I goes pretty quick with 2 people. About 20 minutes prep time, 10 minutes on the grill, 10 beers or wine and 30 minutes of good conversation.
Wendy loves the jerky you and Bill made. I do too but also really, really like AJ’s meat…um, that didn’t come out right. Salsa was incredible too.
I wouldn’t know.
Recipe looks delish Turk. I think I’ll try it with some Jalokias.
More than poppers on your mind tonight Turk?
Looks good, will have to try these.
OOH!! That came out sooo wrong!!!:lol: He used london broil I believe for his jerky…our was out of top round and cut a little thicker. Jack makes some killer jerky doesn’t he?! And plenty warm!!
oops, forgot my favorite comment.
Mmmmmmmm, BACON!
Please video tape that for all of TTF to enjoy.
:cry: made :cry:
Warm? Really, I didn’t notice.
Buck up camper…Lassie will come home.
Lassie is home, but chewing on a different bone.
How’d you know bubduh?
Do ants have bones?
I’m gonna try this recipee with peter peppers.
Looks reel guhd turky!
I agree…I was lucky to get some of the last batch…still have a few pieces in the fridge…just holding on to them! :cry:
And I was fortunate that Sandi and Bill were such great people that they would share some of Arizona Jack’s last bath. Thanks again.
Turk you have male!!
You guys shared AJ’s last bath? Not that there’s anything wrong with that.

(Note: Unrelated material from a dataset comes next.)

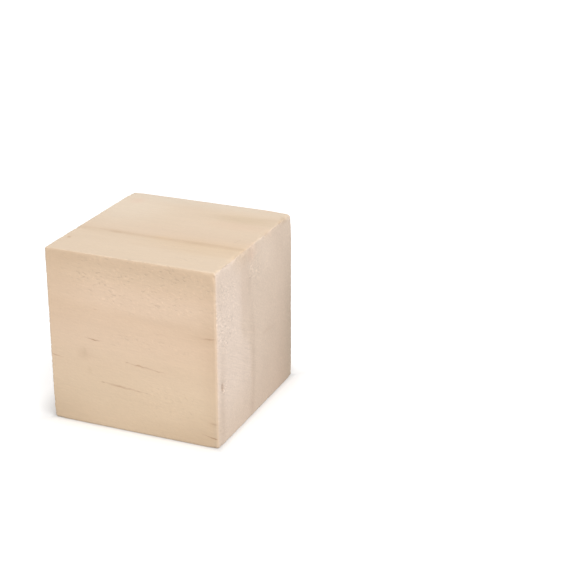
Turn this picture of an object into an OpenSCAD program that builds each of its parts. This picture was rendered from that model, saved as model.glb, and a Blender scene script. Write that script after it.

Good night TTF’erz. The back’s giving out and the King of Queen’s is on so it’s off to bed from me.
Got it and served it right back to ya.
On a off note Anthony is a dip
Scandalous ain’t it…I meant batch but that doesn’t sound so great either.
I wanted to say something about the bath commment…I knew someone else would pick up on it!! Thanks Blane!!
By the way I need to get in touch with you!! I finally used up the last of my X-mas gift from you!! Can’t find it any where around here!! NEED MORE!!
Stay on topic :out:head
Who is he taking a shot at with that comment?
I’m confused.
Anywyas, I’m going to make this recipe this weekend.
Too bad I don’t have any of the good bacon everyone is always raving about. Plus, I don’t have any Ass Murdering Hot Sauce.
F*ck it, I just I’ll just have oatmeal.
Well once again I’m late for the party and it’s my bedtime. Recipe looks great Turk!
DK, I have an idea. Come back to visit and we’ll get some fried pickles from South Beach and use the AMHS as a dip!!
It’s time for bed here too!! Thundering outside, light rain!! Perfect sleeping weather!! Sweet dreams everyone!!
Those look so good? What no gloves? Watch here you put those hands. I too am lacking the awesome bacon. I was gonna try to wait and unveil the AMHS Bacon Blue Cheese Burger. It will have to wait for next time. Turk, you will have mail when you wake up!
Dang it! It’s the AMHS Bacon Blue Cheese Habanero Burger.
Ass mustard on a burger? Not sure that is a NY thang. Anyway, make that a cheddar burger and I might try it.
Morning all! It is Wednesday!
REcipe looks good – of course i’d have to replace the pork with chicken, and nix the bacon entirely! AMHS some good stuff. Definitely a mustard though!
I tried to get your shipping address but I think you accidently slipped on FKS’s invisible suit for a while. E-mail your shipping address to turk at bisummo dot com.